7 – Blue Ruin di Jeremy Saulnier
Un revenge movie particolarmente efferato e duro. Un pugno nello stomaco, ma non perché sia un film “ignorante” anni ’80. Il protagonista non è Norris né Schwarzy. Sembrerebbe più Rick Moranis (per rimanere agli anni ’80) per indole. Violenza che matura in un contesto rurale simile a quelli raccontati in Mud o Joe. Ma noi abbiamo scelto questo titolo perché in Italia non è stato distribuito. Ordinaria amministrazione.
8 – Due giorni, una notte di Jean-Pierre e Luc Dardenne
Sarà perché avevano di fronte una star, ma stavolta i Dardenne non si limitano a seguire la protagonista. A volte prendono di petto découpage e situazione. Il tema (la deresponsabilizzazione del capitale che ormai fa, anche del licenziamento, una questione tra lavoratori) è di quelli da dibattito nella sezione di partito. Peccato che di proiezioni con dibattito finale non se ne facciano più.
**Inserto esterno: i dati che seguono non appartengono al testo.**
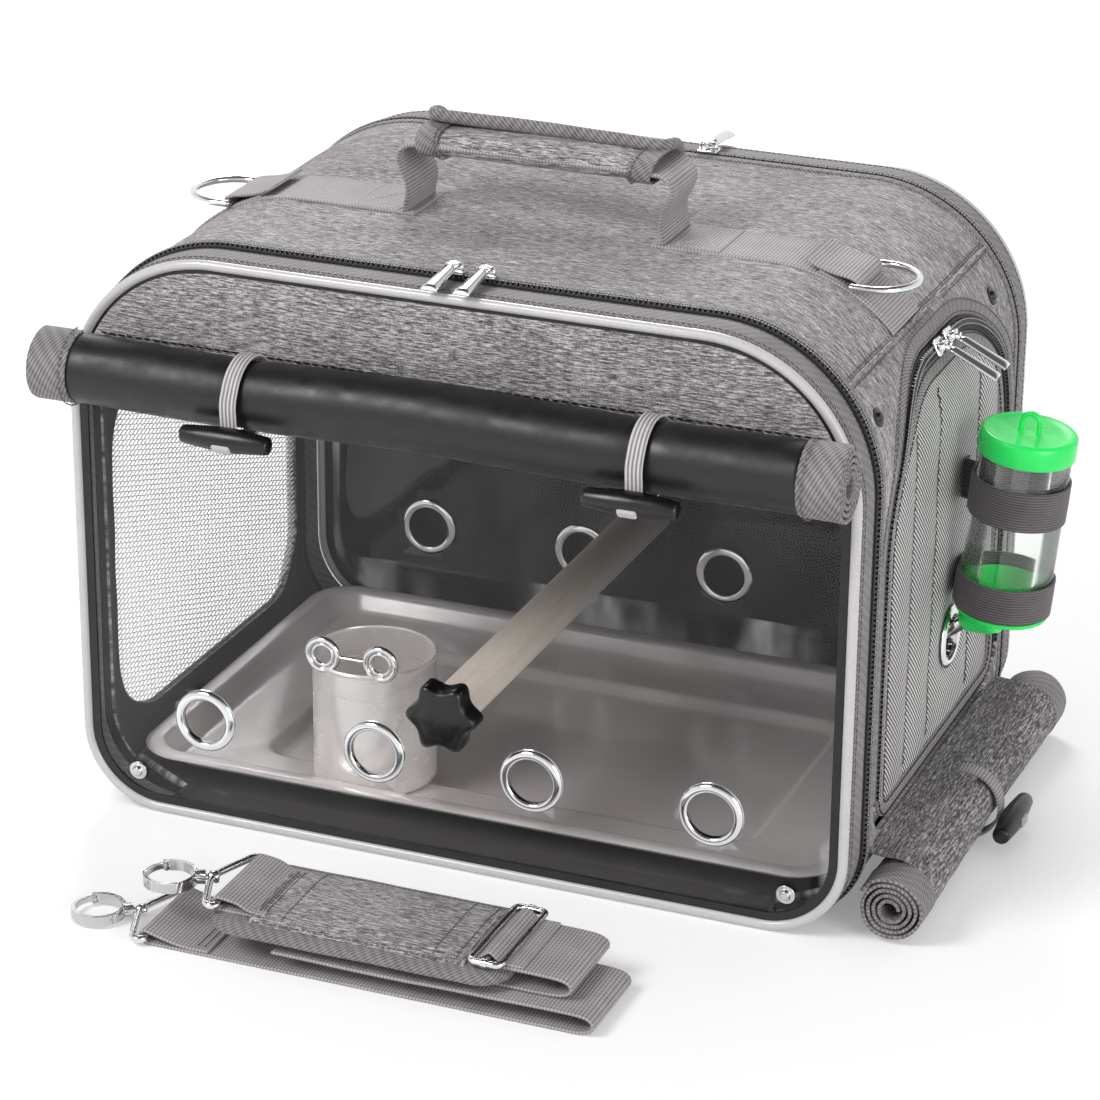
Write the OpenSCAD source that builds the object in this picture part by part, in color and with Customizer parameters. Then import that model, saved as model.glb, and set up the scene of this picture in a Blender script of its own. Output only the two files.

9 – Interstellar di Christopher Nolan
È l’esperienza bigger than life dell’anno. Un film su cui si è detto tutto ed il contrario di tutto. Un’opera sulla quale già mi sono espresso qui e su cui non mi dilungo oltre. Importante ed epocale.
10 – Guardiani della galassia di James Gunn
In tanti cercano di riportare gli anni ’80 al cinema, spesso limitandosi ad un semplice lavoro di modernariato. L’unico ad averne riportato sul grande schermo l’essenza, riuscendo, contemporaneamente, a conquistare nuovi spettatori, oltre ai quarantenni nostalgici, come il sottoscritto, è James Gunn. Che è un genio, in quanto fa il suo lavoro maledettamente bene, che si tratti di copioni per la Troma, di film indipendenti, di divertissement hard (PG-Porn), di remake di cult movie (L’alba dei morti viventi), di trasposizioni live action da cartoon (Scooby-Doo) o di blockbuster della Marvel.
Fuori lista – Juventus Napoli 7-8 (Finale di Supercoppa italiana)
È stato il miglior thriller dell’anno, con twist finali a ripetere ed un epilogo continuamente procrastinato. L’unico che, pur conoscendone la conclusione, continui a vedere con piacere. Non chiunque, of course.